Artists’ Reception on Wednesday, February 27, 5:30-7:00 p.m. Lecture by artist Mariah Reading to start at 7:00 pm.
The artwork of both Katelynn Mai-Fusco and Mariah Reading focuses on their relationship within the natural environment. Reading places her paintings within nature to create a larger statement and Mai-Fusco recreates her experience of the Poudre river in the gallery for others to experience.
Katelynn Mai-Fusco's installation Amity creates a cave-like space where viewers experience feelings of wonder and tranquility. The installation is inspired by the sound, light, and color of the Poudre River. Gradients of cool blue to light purple to peach light multiple flowing panels of delicate paper, cut to distinct wave patterns. Sheets of silk chiffon soften the atmosphere. A quiet ambient sound of water drips and trickles in the background. She has created an otherworldly space that awakens the senses.
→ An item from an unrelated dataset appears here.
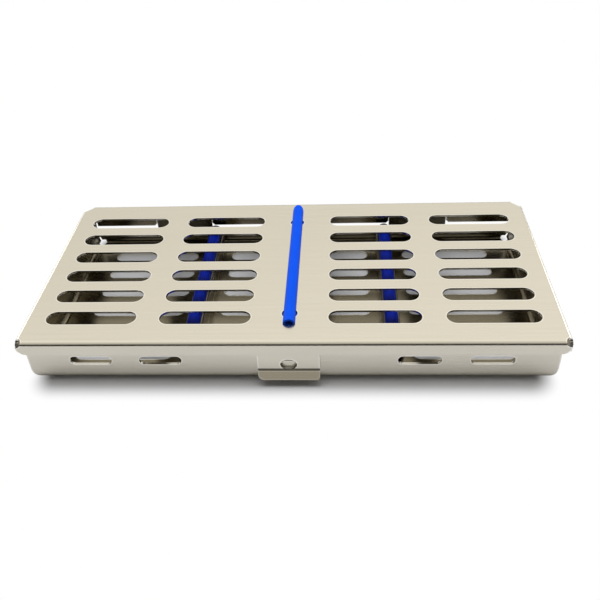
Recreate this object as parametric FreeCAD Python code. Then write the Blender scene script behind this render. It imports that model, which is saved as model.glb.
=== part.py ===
"""Instrument cassette, folded from stainless sheet, with a hinged slotted lid.

Millimetres.  +X is the cassette's length, +Y is its hinge side, +Z is up, and the origin is at the
middle of the tray's underside.  The tray and the lid are each one blank, slotted flat and folded
with the corners left open.  Both blanks are rolled round two pins along the rear edge.  A tab hangs
from the lid's front skirt and snaps over a dimple in the tray's front wall.  Two silicone rails are
pushed into folded brackets in the tray, and a silicone strip is pushed through the lid.
"""

import FreeCAD, Part
import math
import os

from FreeCAD import Vector

# Whole cassette
sheet = 0.8
cassette_length = 180.0
cassette_depth = 87.0
cassette_height = 17.4

# Lid: its bend, its skirts and the corners that are left open
lid_bend = 1.5
skirt_depth = 5.0
front_skirt_inset = 0.4
front_skirt_corner = 3.0
side_skirt_gap = 0.5
side_skirt_corner = 1.2
corner_relief = 1.7
corner_relief_inset = 0.75
corner_relief_drop = 0.5
rear_skirt_depth = 9.4
rear_skirt_inset = 3.6
rear_bend_inset = 4.1
rear_corner_cut = 4.3

# Slots in the lid
lid_slot_length = 30.9
lid_slot_width = 6.76
slot_rows = 6
slot_pitch = 12.0
slot_shift = -0.5
inner_lid_column = 28.4
outer_lid_column = 67.2

# Latch tab of the lid, its finger lip and its hole, and the dimple of the tray behind the hole
latch_width = 20.4
latch_root = 0.8
latch_crease_drop = 11.5
latch_crease_bend = 0.5
latch_lip = 3.2
latch_lip_angle = 40.0
latch_lip_bow = 0.6
latch_left_corner = 1.6
latch_right_corner = 0.6
latch_hole_length = 5.5
latch_hole_width = 4.3
latch_hole_drop = 9.4
dimple_clearance = 0.35
dimple_rise = 0.3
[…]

Mariah Reading’s artwork contemplates her relationship with art and the amount of waste creating can produce. Classically trained as a landscape painter, she pivoted to eco-art when the parallel between landscapes and feeding landfills became overwhelmingly apparent. She has developed a zero-waste practice that involves creating canvases from debris found during her travels through National Parks and protected landscape environments. The physical pieces of trash are painted on one side only and intentional left untouched on the reverse, so the original piece of debris remains evident. Once completed, she photographs the painted object aligned with the physical landscape to both obscure and highlight the discarded object.